- [TO BE DONE] Search the data below for "code"; list each line that holds it.

- [RECORDS SUPPLIED]
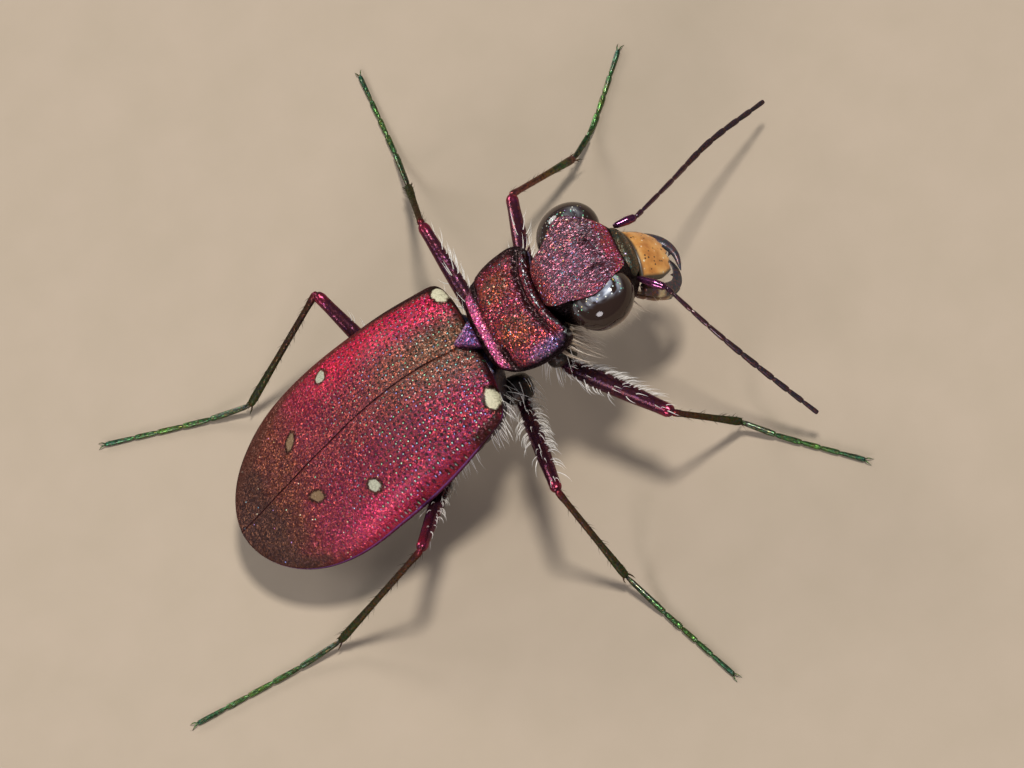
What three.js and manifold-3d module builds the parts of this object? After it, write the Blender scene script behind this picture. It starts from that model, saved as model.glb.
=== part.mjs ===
// A tiger beetle at life size, standing still with its legs spread and its feelers lowered.
// Millimetres, +Z up. The beetle faces -Y, its left side is +X and its claws rest on the floor, z = 0.
// The body is drawn in its own coordinates: forward and back from the tip of the scutellum,
// out to the side from the middle line, and up from the back. It is then pitched head up as one group.
import * as THREE from 'three';
import { mergeVertices } from 'three/addons/utils/BufferGeometryUtils.js';
import Module from 'manifold-3d';

const wasm = await Module();
wasm.setup();

// Stance
const standHeight = 4.62;
const pitchUp = THREE.MathUtils.degToRad(11.8);

// The thin cut that parts one piece from the next
const cut = 0.1;

// Wing cases
const elytra = {
  front: 0.48,
  rear: -7.95,
  widestAt: -4.2,
  halfWidth: 2.7,
  shoulderHalfWidth: 2.24,
  thickness: 0.5,
  roundness: 2.4,
};

// Height of the back and of the wing case's side edge at places along the body
const backLine = [
  [0.6, -0.08], [0, 0.03], [-1.4, 0.25], [-2.5, 0.14], [-3.6, -0.1], [-4.7, -0.41], [-5.9, -0.75],
  [-7.1, -1.13], [-7.95, -1.43],
];
const edgeLine = [
  [0.6, -0.66], [0, -0.76], [-1, -0.98], [-2, -1.2], [-4.2, -1.45], [-6.5, -1.62], [-7.95, -1.5],
];
// Underside of the breast and belly
const bellyLine = [
  [0.6, -1.9], [0.2, -2.45], [-1.2, -2.85], [-2.6, -2.9], [-4.4, -2.75], [-6.2, -2.3], [-7.4, -1.75],
];
const breastFront = 0.56;
const waistHalfWidth = 0.95;
const bellyFront = -2.6;
const bellyRear = -7.35;

const scutellumSize = { length: 0.66, baseWidth: 0.96, thickness: 0.5 };

// Neck shield: half its width at places along it, and the heights of its middle, rim and underside
const shield = { rear: 0.66, front: 2.74, top: 0.02, rim: -0.46, under: -2.3 };
const shieldWidths = [[0.66, 1.2], [1.0, 1.45], [1.4, 1.6], [2.0, 1.74], [2.5, 1.76], [2.74, 1.62]];

// Head, without the eyes
const headPlace = { rear: 2.78, front: 5.06, middle: -0.9 };
const headWidths = [[2.78, 1.05], [3.2, 1.2], [4.0, 1.36], [4.6, 1.16], [5.06, 0.9]];
const headTops = [[2.78, -0.1], [3.2, -0.06], [4.2, -0.08], [4.75, -0.28], [5.06, -0.6]];
const headUnders = [[2.78, -2.0], [3.6, -2.3], [4.4, -2.35], [5.06, -2.0]];
const eyeSize = { at: 4.04, out: 1.17, up: -0.62, halfLength: 0.86, halfWidth: 0.75, halfHeight: 0.72 };
const clypeusSize = { at: 4.96, up: -1.12, halfWidth: 0.78, halfLength: 0.3, halfHeight: 0.34 };
const labrumSize = {
  rear: 5.16,
  rearUp: -1.42,
  front: 5.68,
  frontUp: -2.7,
  halfWidth: 0.8,
  thickness: 0.45,
};

// Legs: thickness of the solids, and where each joint stands on the floor plan and above it
const femurRadius = 0.3;
const tibiaRadius = 0.25;
const footRadius = 0.25;
const toeRadius = 0.13;
const spurLength = 0.5;
const clawLength = 0.32;

const coxa = {
  front: { forward: 1.9, out: 1.15, up: -2.24, inner: 0.45 },
  middle: { forward: 0.32, out: 1.18, up: -2.48, inner: 0.5 },
  hind: { forward: -2.36, out: 1.27, up: -2.76, inner: 0.55 },
};
const footJoints = {
  front: [0.27, 0.48, 0.63, 0.79, 1],
  middle: [0.34, 0.5, 0.64, 0.79, 1],
  hind: [0.29, 0.48, 0.65, 0.8, 1],
};
const legs = {
  left_front: { pair: 'front', knee: [4.45, -3.05, 2.4], ankle: [5.5, -4.85, 0.67], toe: [8.1, -7.2] },
  right_front: { pair: 'front', knee: [-4.0, -4.25, 2.85], ankle: [-3.9, -5.55, 0.46], toe: [-6.5, -7.95] },
  left_middle: { pair: 'middle', knee: [4.85, -0.6, 2.75], ankle: [7.35, -0.55, 0.56], toe: [11.4, -0.7] },
  right_middle: { pair: 'middle', knee: [-4.65, -0.65, 3.4], ankle: [-6.3, -1.0, 0.51], toe: [-10.15, -2.3] },
  left_hind: { pair: 'hind', knee: [4.25, 2.7, 3.3], ankle: [3.95, 5.9, 0.4], toe: [5.3, 9.9] },
  right_hind: { pair: 'hind', knee: [-4.15, 3.25, 3.35], ankle: [-3.65, 6.55, 0.34], toe: [-3.55, 10.95] },
};

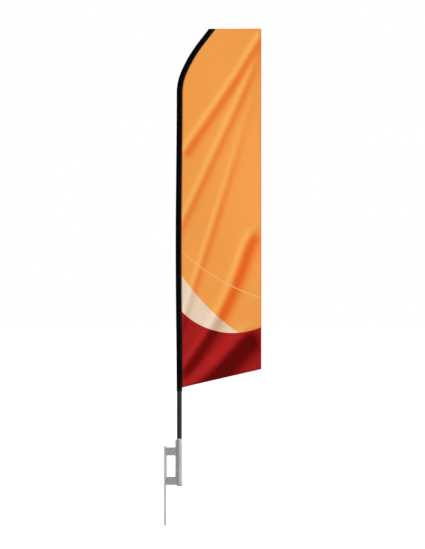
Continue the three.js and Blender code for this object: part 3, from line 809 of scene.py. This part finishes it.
def hardware():
    """The turned pieces that show: tube, bush, plug, cup, and the foot of the mast with its tube."""
    low, high = span("socket_tube")
    turned("socket_tube_skin", "socket_tube",
           tube_profile(TUBE_R - TUBE_WALL, TUBE_R, low, high, 0.0006),
           tube_zinc, STAKE, "tube_steel", sides=96)
    inside_tube = TUBE_R - TUBE_WALL - GAP
    bore = MAST_R + RUNNING_GAP
    chamfer = 0.002
    bush_low, bush_high = span("mouth_bush")
    turned("mouth_bush_skin", "mouth_bush", rounded([
        (bore, bush_low), (inside_tube, bush_low), (inside_tube, high + GAP),
        (TUBE_R, high + GAP), (TUBE_R, bush_high - chamfer), (TUBE_R - chamfer, bush_high),
        (bore, bush_high)], 0.0006), grey_nylon, STAKE, "grey_nylon", sides=96)
    plug_high = span("socket_end_plug")[1]
    plug_radius = TUBE_R - 0.001
    plug_face = TUBE_R - 0.007
    turned("socket_plug_skin", "socket_end_plug", rounded([
        (0, 0), (plug_face, 0), (plug_radius, low - chamfer - GAP), (plug_radius, low - GAP),
        (inside_tube, low - GAP), (inside_tube, plug_high), (0, plug_high)], 0.0008),
        plug_nylon, STAKE, "grey_nylon", sides=96)
    cup_low, cup_high = span("swivel_cup")
    cup_floor = cup_low + 0.005
    turned("swivel_cup_skin", "swivel_cup", rounded([
        (0, cup_low), (inside_tube, cup_low), (inside_tube, cup_high), (bore, cup_high),
        (bore, cup_floor), (0, cup_floor)], 0.0005), grey_nylon, SWIVEL, "grey_nylon")
    foot_low, foot_high = span("mast_foot_plug")
    tube_low, tube_high = span("lower_mast_tube")
    inside_mast = MAST_R - MAST_WALL - GAP
    turned("mast_foot_skin", "mast_foot_plug", rounded([
        (0, foot_low), (MAST_R - chamfer, foot_low), (MAST_R, foot_low + chamfer),
        (MAST_R, tube_low - GAP), (inside_mast, tube_low - GAP), (inside_mast, foot_high),
        (0, foot_high)], 0.0005), black_nylon, LOWER, "dark_nylon")
    turned("lower_mast_skin", "lower_mast_tube",
           tube_profile(MAST_R - MAST_WALL, MAST_R, tube_low, tube_high, 0.0004),
           mast_black, LOWER, "black_alloy", bend=True, sides=96)


# ---- Welds -----------------------------------------------------------------------------------

STEP_BEAD, CORNER_BEAD, SPINE_BEAD = 0.0022, 0.0018, 0.0017  # radii
BEAD_PITCH = 0.0024
BEAD_SIDES = 14
END_CLEAR = 0.006  # from a step's edge to the end of its bead
SPIKE_EDGE, TUBE_EDGE = 0.0055, 0.001  # how far behind a step's front its beads lie
SPINE_FRONT = -0.006  # where the bead across the spine's top begins
UNDER_STEP = 0.235 - 0.008  # the third bead on the spine stops short of the upper step
BEAD_LEVELS = ((0.085, 0.115), (0.15, 0.18), (0.215, UNDER_STEP), (0.31, 0.34))


def weld_bead(name, start, end, radius):
    """A bead along a straight joint, with the ripples of its overlapping pools."""
    start, end = np.array(start, float), np.array(end, float)
    length = np.linalg.norm(end - start)
    along = (end - start) / length
    other = np.cross(along, (0.3, 1, 0.2))
    other /= np.linalg.norm(other)
    third = np.cross(along, other)
    rows = int(length / BEAD_PITCH * 6) + 2
    around = np.linspace(0, 2 * math.pi, BEAD_SIDES, endpoint=False)
    rng = np.random.default_rng(len(name) + int(1e4 * abs(start.sum())))
    points = []
    for t in np.linspace(0, 1, rows):
        pool = abs(math.sin(math.pi * t * length / BEAD_PITCH))
        ends = min(1.0, 0.35 + 9 * min(t, 1 - t))
        r = radius * ends * (0.86 + 0.14 * pool) * rng.uniform(0.97, 1.03)
        centre = start + along * length * t
        points += [centre + r * (math.cos(a) * other + math.sin(a) * third) for a in around]
    points += [start, end]
    first_end, last_end = rows * BEAD_SIDES, rows * BEAD_SIDES + 1
    faces = grid_faces(rows, BEAD_SIDES, wrap=True)
    last = (rows - 1) * BEAD_SIDES
    for i in range(BEAD_SIDES):
        faces.append((first_end, (i + 1) % BEAD_SIDES, i))
    for i in range(BEAD_SIDES):
        faces.append((last_end, last + i, last + (i + 1) % BEAD_SIDES))
    return piece(name, points, faces, weld, STAKE)


def upright_bead(name, x, y, low, high, radius):
    """A bead straight up, from one level to another."""
    weld_bead(name, (x, y, low), (x, y, high), radius)


def welds():
    """Beads where each step meets the spike, tube and spine, and where the spine meets the tube."""
    (spine_x, spine_front, _), (_, spine_back, _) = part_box("tube_spine_bar")
    for step in ("lower_step", "upper_step"):
        (left, front, low), (right, _, high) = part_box(step)
        ends = low + END_CLEAR, high - END_CLEAR
        upright_bead(f"{step}_spike_weld", left, front + SPIKE_EDGE, *ends, STEP_BEAD)
        upright_bead(f"{step}_tube_weld", right, front + TUBE_EDGE, *ends, STEP_BEAD)
        weld_bead(f"{step}_spine_weld_top", (spine_x, SPINE_FRONT, high), (spine_x, spine_back, high),
                  CORNER_BEAD)
        upright_bead(f"{step}_back_weld", spine_x, spine_back, *ends, CORNER_BEAD)
    for face, y in (("front", spine_front), ("back", spine_back)):
        x = -math.sqrt((TUBE_R + 0.0006) ** 2 - y * y)
        for i, (low, high) in enumerate(BEAD_LEVELS):
            upright_bead(f"spine_{face}_weld_{i + 1}", x, y, low, high, SPINE_BEAD)


# ---- CAD pieces that stay --------------------------------------------------------------------

def dress(node, material, bevel=0.0):
    """Gives a CAD node its material, and eased edges if it has a bevel."""
    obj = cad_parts[node]
    obj.data.materials.clear()
    obj.data.materials.append(material)
    if bevel:
        add_modifier(obj, "BEVEL", width=bevel, segments=2, limit_method="ANGLE",
                     angle_limit=math.radians(35), harden_normals=True)


def dress_cad():
    """Materials and bevels of the CAD pieces that are shown as they are."""
    for node, material, bevel in (
        ("spike_bar", bar_zinc, 0.0012),
        ("spike_backing_strip", backing_zinc, 0.0008),
        ("tube_spine_bar", spine_zinc, 0.0006),
        ("lower_step", sheet_zinc, 0.0005),
        ("upper_step", sheet_zinc, 0.0005),
        ("thrust_washer", bar_zinc, 0),
        ("middle_mast_tube", mast_black, 0),
        ("upper_mast_tube", mast_black, 0),
        ("lower_stop_collar", black_nylon, 0),
        ("upper_stop_collar", black_nylon, 0),
        ("tip_ferrule", black_nylon, 0),
        ("flex_tip_rod", rod_black, 0),
        ("tip_cap", black_nylon, 0),
    ):
        dress(node, material, bevel)


# ---- Camera, light and floor -----------------------------------------------------------------

CAMERA_X, CAMERA_Z = 0.2546, 1.629
CAMERA_AWAY = 15.85


def camera():
    """Level and square on, as in the photograph."""
    data = bpy.data.cameras.new("camera")
    data.lens = 135
    data.sensor_width = 36
    data.clip_end = 200
    made = bpy.data.objects.new("camera", data)
    made.location = (CAMERA_X, -CAMERA_AWAY, CAMERA_Z)
    made.rotation_euler = (math.pi / 2, 0, 0)
    bpy.context.scene.collection.objects.link(made)
    bpy.context.scene.camera = made


def light(name, where, towards, size, power, mirrored=True):
    """An area light. One that isn't mirrored lights matt surfaces but leaves no streak on metal."""
    data = bpy.data.lights.new(name, "AREA")
    data.shape = "RECTANGLE"
    data.size, data.size_y = size
    data.energy = power
    made = bpy.data.objects.new(name, data)
    made.location = where
    made.visible_glossy = mirrored
    aim = np.array(towards, float) - np.array(where, float)
    flat = math.hypot(aim[0], aim[1])
    made.rotation_euler = (math.atan2(flat, -aim[2]), 0, math.atan2(aim[1], aim[0]) - math.pi / 2)
    bpy.context.scene.collection.objects.link(made)


def surroundings():
    """White to the camera, and to the object a soft room that is darker on the left."""
    world = bpy.data.worlds.new("studio")
    world.use_nodes = True
    bpy.context.scene.world = world
    tree = world.node_tree
    tree.nodes.clear()
    where = tree.nodes.new("ShaderNodeTexCoord")
    parts = tree.nodes.new("ShaderNodeSeparateXYZ")
    ramp = tree.nodes.new("ShaderNodeMapRange")
    for i, value in enumerate((-0.85, 0.6, 0.07, 0.85), start=1):
        ramp.inputs[i].default_value = value
    room = tree.nodes.new("ShaderNodeBackground")
    white = tree.nodes.new("ShaderNodeBackground")
    path = tree.nodes.new("ShaderNodeLightPath")
    mix = tree.nodes.new("ShaderNodeMixShader")
    out = tree.nodes.new("ShaderNodeOutputWorld")
    link = tree.links.new
    link(where.outputs["Generated"], parts.inputs[0])
    link(parts.outputs[0], ramp.inputs[0])
    link(ramp.outputs[0], room.inputs["Strength"])
    link(path.outputs["Is Camera Ray"], mix.inputs[0])
    link(room.outputs[0], mix.inputs[1])
    link(white.outputs[0], mix.inputs[2])
    link(mix.outputs[0], out.inputs[0])
    room.inputs["Color"].default_value = (1, 1, 1, 1)
    white.inputs["Color"].default_value = (1, 1, 1, 1)


def floor():
    """A pale floor, level with the spike's end, that shows nearly white but lights the object less."""
    nodes = Nodes("floor", Roughness=0.9, Emission_Strength=0.0)
    tone = nodes.noise(3, 2)
    seen = nodes.add("ShaderNodeLightPath").outputs["Is Camera Ray"]
    pale = nodes.mix(tone, (0.5, 0.5, 0.5), (0.53, 0.53, 0.53))
    material = nodes.finish(Base_Color=nodes.mix(seen, pale, (0.9, 0.9, 0.9)),
                            Emission_Color=(1.0, 1.0, 1.0),
                            Emission_Strength=nodes.math("MULTIPLY", seen, 0.66))
    half = 60.0
    z = FLOOR_Z - 0.0005
    corners = [(-half, -half, z), (half, -half, z), (half, half, z), (-half, half, z)]
    mesh = bpy.data.meshes.new("floor")
    mesh.from_pydata(corners, [], [(0, 1, 2, 3)])
    mesh.materials.append(material)
    made = bpy.data.objects.new("floor", mesh)
    bpy.context.scene.collection.objects.link(made)


camera()
surroundings()
LIT_HEIGHT = 1.8
SOFT_BOX, SIDE_STRIP = (5.5, 5.5), (0.7, 4.4)
light("key", (3.0, -7.2, 2.9), (0.2, 0, LIT_HEIGHT), SOFT_BOX, 385, mirrored=False)
light("back", (4.0, 7.0, 3.2), (0.2, 0, LIT_HEIGHT), SOFT_BOX, 290, mirrored=False)
light("side", (3.2, 0.7, LIT_HEIGHT), (0, 0, LIT_HEIGHT), SIDE_STRIP, 18)
floor()

hardware()
welds()
dress_cad()

cloth = flag_cloth()
cloth_extras = hems() + flag_stitches()
sleeve = pole_sleeve()
sleeve_extras = sleeve_seams()
cinch_strap()

scene = bpy.context.scene
scene.view_settings.view_transform = "Standard"
scene.view_settings.look = "None"
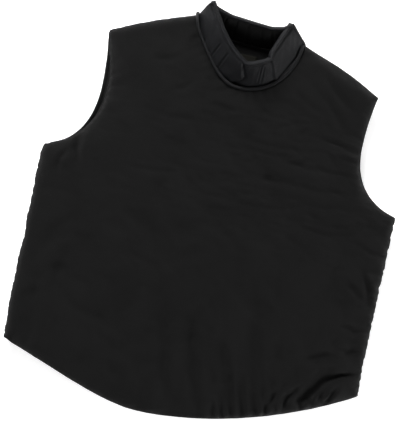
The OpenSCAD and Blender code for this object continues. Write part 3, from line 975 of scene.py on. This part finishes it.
back_hem = back["hem"][back["hem"][:, 0] <= INNER_X]
back_arm = back["left_armhole"]
back_arm = back_arm[(back_arm[:, 0] <= INNER_X) & (past_shoulder(back_arm, 1) <= 0)]
BOUND = (
    ("hem_front_binding", front["hem"], "front", ("front_hem_binding", "front_right_hem_binding"), None),
    ("hem_back_binding", back_hem, "back", ("back_hem_binding",), "vest_back"),
    ("armhole_left_front_binding", front["left_armhole"], "front",
     ("left_armhole_front_binding",), "front_flap"),
    ("armhole_right_front_binding", front["right_armhole"], "front",
     ("right_armhole_front_binding",), "vest_back"),
    ("armhole_left_back_binding", back_arm, "back", ("left_armhole_back_binding",), "vest_back"),
    ("armhole_right_back_binding", back["right_armhole"], "back",
     ("right_armhole_back_binding",), "vest_back"),
)
for k, edge_facts in enumerate(BOUND):
    bound_edge(*edge_facts, k + 1)
bound_edge("side_edge_binding", front["left_side"], "front", ("front_edge_binding",), "front_flap", 7,
           OPENING_TAPE, 1.3)
bound_edge("shoulder_edge_binding", front["left_shoulder"], "front", (), "front_flap", 8,
           OPENING_TAPE, 1.3)


# ---- closure flaps
def flap(name, origin, out, along, length, nodes, body, blend_line):
    """A flap sewn under the back's open edge, folded up and in, beneath the front."""
    low_z, top_z = STACK / 2 - 1, FLAP_Z - 1
    radius = (top_z - low_z) / 2
    middle_z = low_z + radius
    path = [(a, low_z) for a in (-14, -8, -4, 0)]
    path += [(radius * math.sin(t), middle_z - radius * math.cos(t)) for t in np.linspace(0.15, math.pi, 12)]
    path += [(-a, top_z - 0.25 * math.sin(a / 6)) for a in range(4, 50, 4)] + [(-49.5, top_z - 0.2)]
    path = np.array(path)
    rows = spaced([(0, 0), (0, length)], 6)[:, 1]
    half = 0.9
    square = left_of(path)
    far = lengths(path)
    verts, cloth = [], []
    for side in (-1, 1):
        for r in rows:
            wave = 0.35 * math.sin(r / 23.0 + far[-1])
            taper = 3 * (1 - min(1, r / 5, (length - r) / 5)) ** 2
            for (a, z), (na, nz), f in zip(path, square, far):
                free = float(smooth((f - far[8]) / 30))
                p = origin + out * (a + na * half * side + taper * free * 0.5) + along * r
                verts.append((p[0], p[1], z + nz * half * side + wave * free))
                cloth.append((r, f))
    obj = mesh_object(name, verts, two_sided(len(rows), len(path)), np.array(cloth), [FLAP_CLOTH])
    keep(obj, replaces=nodes, blend=("vest_back", body, blend_line))


def tape_top(name, origin, out, along, length, z, node, body, rise, thick=1.5):
    """A hook or loop tape with soft rounded edges and rows of tiny hooks on its rise side."""
    wide, inner = 38, -48
    rows = np.linspace(3, length - 3, int((length - 6) / 3))
    cols = np.linspace(inner, inner + wide, 27)
    last_i, last_j = len(rows) - 1, len(cols) - 1
    verts, cloth = [], []
    for side in (-1, 1):
        for i, r in enumerate(rows):
            for j, a in enumerate(cols):
                h = thick / 2 * (0.35 + 0.65 * min(1, j, last_j - j, i, last_i - i))
                if side == rise:
                    h += 0.12 * ((i + j) % 2)
                p = origin + out * a + along * r
                verts.append((p[0], p[1], z + thick / 2 + side * h))
                cloth.append((a, r))
    obj = mesh_object(name, verts, two_sided(len(rows), len(cols)), np.array(cloth), [HOOKS])
    keep(obj, body, replaces=(node,))


side_low = edge("side_closure_flap", "y", False)
side_high = edge("side_closure_flap", "y", True)
side_place = (np.array((INNER_X, side_low)), np.array((1.0, 0)), np.array((0, 1.0)), side_high - side_low)
flap("side_flap_cloth", *side_place, ("side_flap_fold", "side_closure_flap"), "side_closure",
     dict(start=(0.284, 0, 0.012), end=(0.272, 0, 0.024)))
_, s_along, s_out = shoulder_frame(1)
shoulder_len = float(np.linalg.norm(tip(1) - corner(1)))
s_origin = corner(1) - s_out * WRAP_R + s_along * 14
shoulder_place = (s_origin, s_out, s_along, shoulder_len - 20)
s_mid = s_origin * MM
flap("shoulder_flap_cloth", *shoulder_place, ("shoulder_flap_fold", "shoulder_closure_flap"),
     "shoulder_closure", dict(start=(*(s_mid + s_out * 0.004), 0.012), end=(*(s_mid - s_out * 0.008), 0.024)))
for name, spot in (("side", side_place), ("shoulder", shoulder_place)):
    low_z, high_z = edge(name + "_loop_tape", "z", False), edge(name + "_hook_tape", "z", False)
    tape_top(name + "_loops", *spot, low_z, name + "_loop_tape", name + "_closure", 1)
    tape_top(name + "_hooks", *spot, high_z, name + "_hook_tape", "front_flap", -1)


# ---- the collar
front_band = Band(FRONT_BAND, (0, 5, 9, 12))
back_band = Band(BACK_BAND, (0, 6))
front_band.normal *= -1


def window(v, low, high):
    """1 between two heights of the collar, 0 outside them."""
    return smooth((v - low) / 0.08) * smooth((high - v) / 0.08)


def groove(s, v, where, depth, width, low, high):
    """A sewn channel across the collar, with a lip on each side."""
    d = (s - where) / width
    return window(v, low, high) * depth * (bell(d, 1) - 0.35 * bell(np.abs(d) - 1.8, 1))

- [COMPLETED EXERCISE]
Continue the three.js and Blender code for this object: part 3, from line 809 of scene.py. This part finishes it.
The OpenSCAD and Blender code for this object continues. Write part 3, from line 975 of scene.py on. This part finishes it.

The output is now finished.